### GIVEN PROBLEM
Only the lines from the start of the material through the line containing "recess_chamfer = 0.3; // [0.1:0.05:0.8]" are to be extracted, exactly as they appear.

### AVAILABLE DATA
------------------------------------
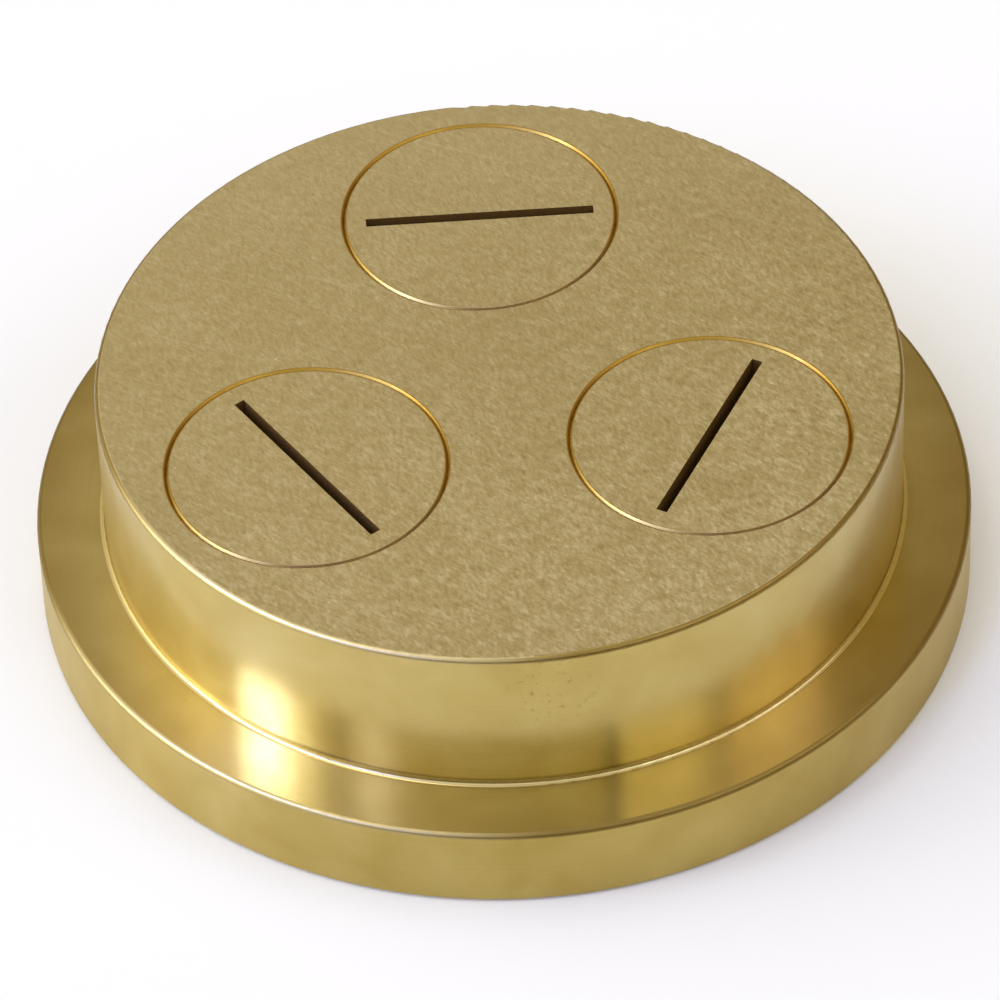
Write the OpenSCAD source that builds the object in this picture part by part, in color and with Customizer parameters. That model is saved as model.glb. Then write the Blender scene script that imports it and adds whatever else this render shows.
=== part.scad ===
// Pasta extrusion die: a turned brass disc with a raised body and a seating flange.
// Three round inserts are pressed in from behind, each cut by one slot for a ribbon of dough.
// Lengths are in millimetres. The inlet side rests on z = 0 and the outlet face looks along +Z.

/* [Die body] */
// Outer diameter of the raised body
body_d = 57; // [54:0.5:62]
// How far the seating flange stands out beyond the body
flange_w = 4.9; // [3:0.1:9]
// Height of the flange, from the inlet side to its front shoulder
flange_h = 6.6; // [5:0.2:9]
// Overall height, from the inlet side to the outlet face
die_h = 18.7; // [16:0.1:26]
// Radius on the front edge of the body and on the front edge of the flange
edge_round = 0.4; // [0.1:0.05:0.8]
// Chamfer on the back edge of the flange
back_chamfer = 0.3; // [0.1:0.05:0.8]
// Radius left by the tool in the corner between the body and the flange
corner_fillet = 0.4; // [0.1:0.05:1]

/* [Inlet recess] */
// Depth of the round recess that spreads the dough behind the inserts
recess_depth = 4.6; // [4.2:0.1:6]
// Gap between the collars of the inserts and the wall of the recess
recess_margin = 0.5; // [0.5:0.1:1.5]
// Chamfer on the mouth of the recess
recess_chamfer = 0.3; // [0.1:0.05:0.8]

/* [Inserts] */
// Wall of an insert between its round pocket and the outside of its nose
nose_wall = 1.4; // [1:0.05:2]
// Wall left between the nose of an insert and the outside of the body
rim_wall = 2.45; // [1.8:0.05:4]
// How far the collar at the back of an insert stands out beyond its nose
collar_step = 1; // [0.6:0.1:1.2]
// Height of the collar, which seats in the counterbore from behind
collar_h = 2.1; // [1.5:0.1:3]
// Chamfer on the nose and on the mouth of its bore, which together show as a fine ring
ring_chamfer = 0.14; // [0.06:0.01:0.3]

/* [Slots] */
// Length of a slot, which is the width of the ribbon
slot_l = 16.4; // [10:0.2:17.2]
// Width of a slot, which is the thickness of the ribbon
slot_w = 0.8; // [0.4:0.1:1.6]
// Depth of the straight land that ends in the slot
land_h = 2; // [1:0.1:3.5]
// Depth of the tapered lead, which narrows from the pocket to the land
lead_h = 1.2; // [0.6:0.1:2.5]
// Width of the lead where it leaves the pocket
lead_w = 3.2; // [1.8:0.1:3.6]
// How far the round pocket behind the lead reaches past each end of the slot
pocket_margin = 0.2; // [0.2:0.05:0.6]

/* [Hidden] */
// Every piece, each a node of its own
// Segments round a full circle
$fn = 128;
// Play all round between an insert and its bore
fit_play = 0.02;
// How far a cut runs past the surface that it opens
overrun = 1;
// Number of inserts, spread evenly round the axis, the first one on +Y
insert_count = 3;
first_angle = 90;
// How far each insert was turned out of square when it was pressed in, in degrees
set_turns = [-1.4, 1.6, 0];
// Colours of the turned body and of the inserts
body_colour = [0.72, 0.62, 0.33];
insert_colour = [0.66, 0.57, 0.36];

body_r = body_d / 2;
flange_r = body_r + flange_w;
pocket_r = slot_l / 2 + pocket_margin;
nose_r = pocket_r + nose_wall;
collar_r = nose_r + collar_step;
insert_pitch_r = body_r - rim_wall - nose_r;
insert_h = die_h - recess_depth;
recess_r = insert_pitch_r + collar_r + fit_play + recess_margin;
lead_z = insert_h - land_h - lead_h;

// What a convex edge of the given radius loses, with its sharp corner at the origin
module edge_waste(radius) {
    translate([-radius, -radius]) difference() {
        square(radius + overrun);
        circle(radius);
    }
}

// What a concave corner of the given radius keeps, with its sharp corner at the origin
module corner_web(radius) {
    difference() {
        square(radius);
        translate([radius, radius]) circle(radius);
    }
}

// Half section of the turned blank: raised body, flange, broken edges and tool corner
module blank_section() {
    difference() {
        union() {
            square([body_r, die_h]);
            square([flange_r, flange_h]);
            translate([body_r, flange_h]) corner_web(corner_fillet);
        }
        translate([body_r, die_h]) edge_waste(edge_round);
        translate([flange_r, flange_h]) edge_waste(edge_round);
        polygon([
            [flange_r - back_chamfer, 0],
            [flange_r - back_chamfer - overrun, -overrun],
            [flange_r + overrun, -overrun],
            [flange_r + overrun, back_chamfer + overrun]
        ]);
    }
}

// Half section of the inlet recess, with its chamfered mouth
module recess_section() {
    polygon([
        [0, -overrun],
        [recess_r + recess_chamfer + overrun, -overrun],
        [recess_r, recess_chamfer],
        [recess_r, recess_depth],
        [0, recess_depth]
    ]);
}

// Half section of the stepped hole for one insert, from the recess floor upwards
module bore_section() {
    bore_r = nose_r + fit_play;
    polygon([
        [0, -overrun],
        [collar_r + fit_play, -overrun],
        [collar_r + fit_play, collar_h],
        [bore_r, collar_h],
        [bore_r, insert_h - ring_chamfer],
        [bore_r + ring_chamfer + overrun, insert_h + overrun],
        [0, insert_h + overrun]
    ]);
}

// Half section of one insert: collar behind, nose with a chamfered edge in front
module insert_section() {
    polygon([
        [0, 0],
        [collar_r, 0],
        [collar_r, collar_h],
        [nose_r, collar_h],
        [nose_r, insert_h - ring_chamfer],
        [nose_r - ring_chamfer, insert_h],
        [0, insert_h]
    ]);
}

// Section of the lead and the slot, seen along the slot, from the pocket upwards
module slot_section() {
    half_lead = lead_w / 2;
    half_slot = slot_w / 2;
    polygon([
        [-half_lead, -overrun],
        [half_lead, -overrun],
        [half_lead, 0],
        [half_slot, lead_h],
        [half_slot, lead_h + land_h + overrun],
        [-half_slot, lead_h + land_h + overrun],
        [-half_slot, lead_h],
        [-half_lead, 0]
    ]);
}

// The way of the dough through one insert: round pocket, narrowing lead, then the slot
module dough_way() {
    translate([0, 0, -overrun]) cylinder(h = lead_z + overrun, r = pocket_r);
    translate([0, slot_l / 2, lead_z]) rotate([90, 0, 0]) linear_extrude(slot_l) slot_section();
}

// Puts one insert, or the tool that cuts its hole, at its place in the body
module at_insert(index) {
    rotate(first_angle + index * 360 / insert_count)
        translate([insert_pitch_r, 0, recess_depth])
            children();
}

// The turned body with its inlet recess and the stepped holes for the inserts
module die_body() {
    color(body_colour) difference() {
        rotate_extrude() difference() {
            blank_section();
            recess_section();
        }
        for (index = [0 : insert_count - 1])
            at_insert(index) rotate_extrude() bore_section();
    }
}

// One slotted insert, seated on its collar and turned as it was set
module slotted_insert(index) {
    color(insert_colour) at_insert(index) rotate(set_turns[index]) difference() {
        rotate_extrude() insert_section();
        dough_way();
    }
}

module slotted_insert_1() { slotted_insert(0); }
module slotted_insert_2() { slotted_insert(1); }
module slotted_insert_3() { slotted_insert(2); }

die_body();
slotted_insert_1();
slotted_insert_2();
slotted_insert_3();
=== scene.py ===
"""Dresses, lights and frames the pasta extrusion die.

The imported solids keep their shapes. This script gives each of them its brass finish, lays a pale
floor, hangs the studio lights and sets the camera at the photograph's viewing angle.
Lengths are in metres unless a name says millimetres.
"""
import logging
import math
from dataclasses import dataclass
from enum import Enum
from typing import Optional, Sequence, Union

import bpy
from mathutils import Matrix, Vector

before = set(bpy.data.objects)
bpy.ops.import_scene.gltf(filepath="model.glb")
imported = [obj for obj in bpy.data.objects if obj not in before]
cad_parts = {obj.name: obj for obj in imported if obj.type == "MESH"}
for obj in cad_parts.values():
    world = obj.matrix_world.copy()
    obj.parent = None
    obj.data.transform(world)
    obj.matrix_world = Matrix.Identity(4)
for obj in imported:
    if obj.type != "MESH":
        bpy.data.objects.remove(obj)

logging.basicConfig(level=logging.INFO, format="%(name)s: %(message)s")
log = logging.getLogger("die")

Colour = tuple[float, float, float]
Socket = bpy.types.NodeSocket
Feed = Union[Socket, float, Sequence[float]]

PHOTO_SIDE_PX = 1000
MM_PER_M = 1000.0
NOISE_MEAN = 0.5


class Grooves(Enum):
    """Which way the tool travelled as it left its fine grooves."""

    UP_THE_WALL = "height"
    ACROSS_THE_FLAT = "radius"


@dataclass(frozen=True)
class Stop:
    """One stop of a colour ramp."""

    place: float
    colour: Colour


@dataclass(frozen=True)
class Grain:
    """One noise: how it is stretched, how fine it is and how much detail it has."""

    stretch: Optional[tuple[float, float, float]] = None
    scale: float = 1.0
    detail: float = 3.0
    roughness: float = 0.6
    distortion: float = 0.0


@dataclass(frozen=True)
class Span:
    """A range of values, and the range that it is carried over to."""

    low: float
    high: float
    to_low: float = 0.0
    to_high: float = 1.0


class NodeGraph:
    """Builds one node tree, a call for each node."""

    def __init__(self, tree: bpy.types.NodeTree) -> None:
        """Starts from an empty tree.

        Args:
            tree: the node tree of a material or a world.
        """
        self.tree = tree
        tree.nodes.clear()

    def add(self, kind: str, **settings: object) -> bpy.types.Node:
        """Adds a node and sets its properties.

        Args:
            kind: the node's type name, without the ShaderNode in front.
            **settings: properties of the node and their values.

        Returns:
            The new node.
        """
        node = self.tree.nodes.new("ShaderNode" + kind)
        for name, value in settings.items():
            setattr(node, name, value)
        return node

    def feed(self, socket: Socket, value: Feed) -> None:
        """Links another node's output to a socket, or sets the socket's own value.

        Args:
            socket: the input to fill.
            value: an output socket, a number, or a colour or vector.
        """
        if isinstance(value, bpy.types.NodeSocket):
            self.tree.links.new(value, socket)
        elif isinstance(value, (int, float)):
            socket.default_value = value
        else:
            spare = len(socket.default_value) - len(value)
            socket.default_value = tuple(value) + (1.0,) * spare

    def math(self, operation: str, *values: Feed, clamp: bool = False) -> Socket:
        """Returns the output of a Math node fed with the values."""
        node = self.add("Math", operation=operation, use_clamp=clamp)
        for socket, value in zip(node.inputs, values):
            self.feed(socket, value)
        return node.outputs[0]

    def vector(self, operation: str, *values: Feed) -> Socket:
        """Returns the vector output of a Vector Math node fed with the values."""
        node = self.add("VectorMath", operation=operation)
        for socket, value in zip(node.inputs, values):
            self.feed(socket, value)
        return node.outputs[0]

    def scaled(self, vector: Socket, factors: Sequence[float]) -> Socket:
        """Returns the vector with each of its parts multiplied."""
        return self.vector("MULTIPLY", vector, factors)

    def length(self, vector: Socket) -> Socket:
        """Returns the length of a vector."""
        node = self.add("VectorMath", operation="LENGTH")
        self.feed(node.inputs[0], vector)
        return node.outputs["Value"]

    def parts(self, vector: Socket) -> tuple[Socket, Socket, Socket]:
        """Returns the three parts of a vector."""
        node = self.add("SeparateXYZ")
        self.feed(node.inputs[0], vector)
        return node.outputs[0], node.outputs[1], node.outputs[2]

    def joined(self, across: Feed, along: Feed, up: Feed) -> Socket:
        """Returns a vector made of three numbers."""
        node = self.add("CombineXYZ")
        for socket, value in zip(node.inputs, (across, along, up)):
            self.feed(socket, value)
        return node.outputs[0]

    def turned(self, vector: Socket, degrees: float) -> Socket:
        """Returns the vector turned about Z.

        Args:
            vector: what is turned.
            degrees: the turn, counter-clockwise from above.

        Returns:
            The turned vector.
        """
        node = self.add("VectorRotate", rotation_type="Z_AXIS")
        self.feed(node.inputs["Vector"], vector)
        node.inputs["Angle"].default_value = math.radians(degrees)
        return node.outputs[0]

    def noise(self, vector: Socket, grain: Grain) -> Socket:
        """Returns the grey output of a three-dimensional Noise Texture."""
        if grain.stretch is not None:
            vector = self.scaled(vector, grain.stretch)
        node = self.add("TexNoise", noise_dimensions="3D", normalize=True)
        self.feed(node.inputs["Vector"], vector)
        node.inputs["Scale"].default_value = grain.scale
        node.inputs["Detail"].default_value = grain.detail
        node.inputs["Roughness"].default_value = grain.roughness
        node.inputs["Distortion"].default_value = grain.distortion
        return node.outputs[0]

    def line_noise(self, along: Socket, grain: Grain) -> Socket:
        """Returns a Noise Texture that varies along one length only."""
        node = self.add("TexNoise", noise_dimensions="1D", normalize=True)
        self.feed(node.inputs["W"], along)
        node.inputs["Scale"].default_value = grain.scale
        node.inputs["Detail"].default_value = grain.detail
        node.inputs["Roughness"].default_value = grain.roughness
        return node.outputs[0]

    def carry(self, value: Socket, span: Span, smooth: bool = True) -> Socket:
        """Returns the value carried over a span, and held inside it."""
        return self.fit(value, span.low, span.high, span.to_low, span.to_high, smooth)

    def fit(self, value: Socket, low: float, high: float, to_low: float = 0.0,
            to_high: float = 1.0, smooth: bool = True) -> Socket:
        """Carries a value from one range to another, and holds it inside that.

        Args:
            value: what is carried over.
            low: the value that becomes to_low.
            high: the value that becomes to_high.
            to_low: one end of the new range.
            to_high: the other end of the new range.
            smooth: eases in and out in place of a straight line.

        Returns:
            The value in the new range.
        """
        node = self.add("MapRange", interpolation_type="SMOOTHSTEP" if smooth else "LINEAR")
        node.clamp = True
        self.feed(node.inputs["Value"], value)
        for name, number in (("From Min", low), ("From Max", high),
                             ("To Min", to_low), ("To Max", to_high)):
            node.inputs[name].default_value = number
        return node.outputs[0]

    def mix(self, factor: Feed, low: Feed, high: Feed) -> Socket:
        """Returns two colours mixed by a factor."""
        node = self.add("Mix", data_type="RGBA", blend_type="MIX")
        node.clamp_factor = True
        self.feed(node.inputs[0], factor)
        self.feed(node.inputs[6], low)
        self.feed(node.inputs[7], high)
        return node.outputs[2]

    def pick(self, factor: Feed, first: Feed, second: Feed) -> Socket:
        """Returns the first vector where the factor is 0 and the second where it is 1."""
        node = self.add("Mix", data_type="VECTOR")
        self.feed(node.inputs[0], factor)
        self.feed(node.inputs[4], first)
        self.feed(node.inputs[5], second)
        return node.outputs[1]

    def ramp(self, factor: Socket, stops: Sequence[Stop]) -> Socket:
        """Returns a colour ramp's colour for the factor."""
        node = self.add("ValToRGB")
        points = node.color_ramp.elements
        while len(points) > 1:
            points.remove(points[-1])
        points[0].position, points[0].color = stops[0].place, (*stops[0].colour, 1.0)
        for stop in stops[1:]:
            points.new(stop.place).color = (*stop.colour, 1.0)
        self.feed(node.inputs[0], factor)
        return node.outputs[0]

    def bump(self, height: Socket, depth_mm: float, strength: float = 1.0,
             normal: Optional[Socket] = None) -> Socket:
        """Returns a normal bumped by a height.

        Args:
            height: the height, where 1 stands for depth_mm.
            depth_mm: how deep the relief is, in millimetres.
            strength: how much of the relief shows.
            normal: a normal that is already bumped.

        Returns:
            The new normal.
        """
        node = self.add("Bump")
        node.inputs["Strength"].default_value = strength
        node.inputs["Distance"].default_value = depth_mm / MM_PER_M
        self.feed(node.inputs["Height"], height)
        if normal is not None:
            self.feed(node.inputs["Normal"], normal)
        return node.outputs[0]

    def between(self, factor: Feed, first: Socket, second: Socket) -> Socket:
        """Returns two shaders mixed by a factor."""
        node = self.add("MixShader")
        self.feed(node.inputs[0], factor)
        self.feed(node.inputs[1], first)
        self.feed(node.inputs[2], second)
        return node.outputs[0]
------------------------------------
### FINAL RESULT
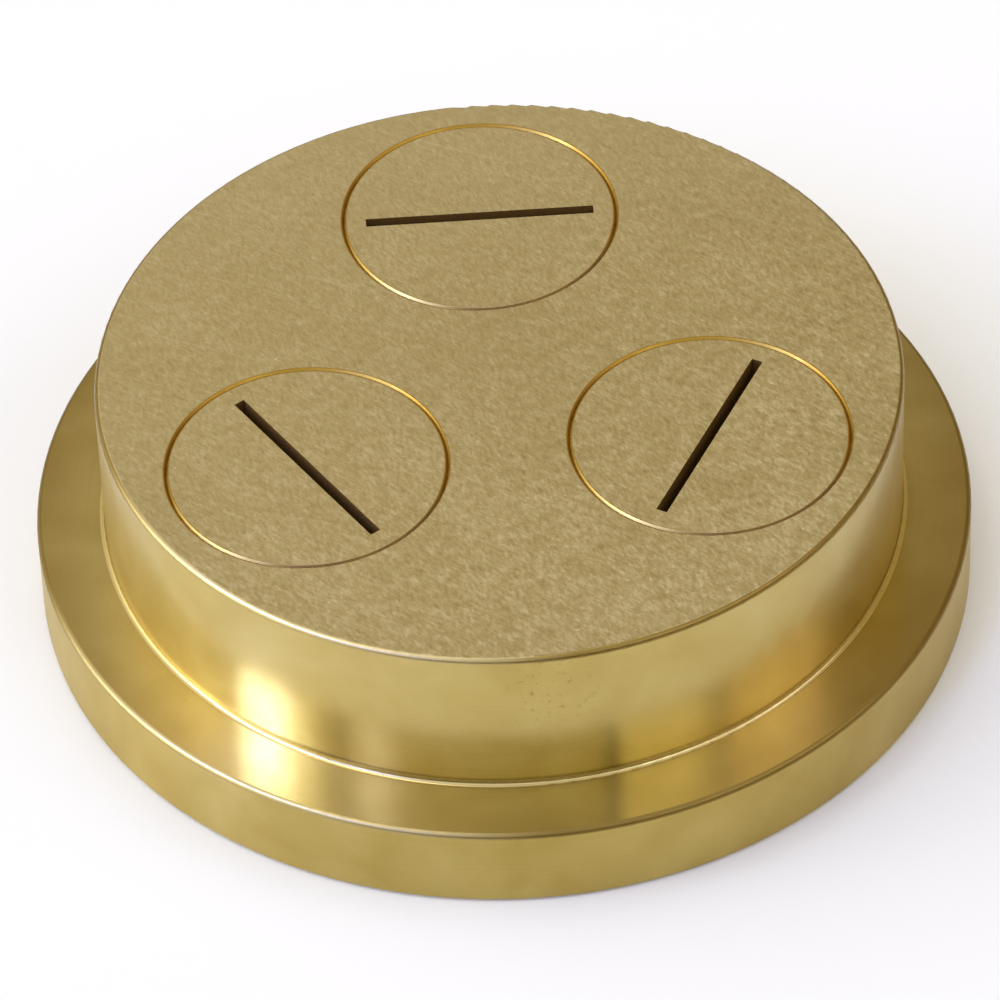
Write the OpenSCAD source that builds the object in this picture part by part, in color and with Customizer parameters. That model is saved as model.glb. Then write the Blender scene script that imports it and adds whatever else this render shows.
=== part.scad ===
// Pasta extrusion die: a turned brass disc with a raised body and a seating flange.
// Three round inserts are pressed in from behind, each cut by one slot for a ribbon of dough.
// Lengths are in millimetres. The inlet side rests on z = 0 and the outlet face looks along +Z.

/* [Die body] */
// Outer diameter of the raised body
body_d = 57; // [54:0.5:62]
// How far the seating flange stands out beyond the body
flange_w = 4.9; // [3:0.1:9]
// Height of the flange, from the inlet side to its front shoulder
flange_h = 6.6; // [5:0.2:9]
// Overall height, from the inlet side to the outlet face
die_h = 18.7; // [16:0.1:26]
// Radius on the front edge of the body and on the front edge of the flange
edge_round = 0.4; // [0.1:0.05:0.8]
// Chamfer on the back edge of the flange
back_chamfer = 0.3; // [0.1:0.05:0.8]
// Radius left by the tool in the corner between the body and the flange
corner_fillet = 0.4; // [0.1:0.05:1]

/* [Inlet recess] */
// Depth of the round recess that spreads the dough behind the inserts
recess_depth = 4.6; // [4.2:0.1:6]
// Gap between the collars of the inserts and the wall of the recess
recess_margin = 0.5; // [0.5:0.1:1.5]
// Chamfer on the mouth of the recess
recess_chamfer = 0.3; // [0.1:0.05:0.8]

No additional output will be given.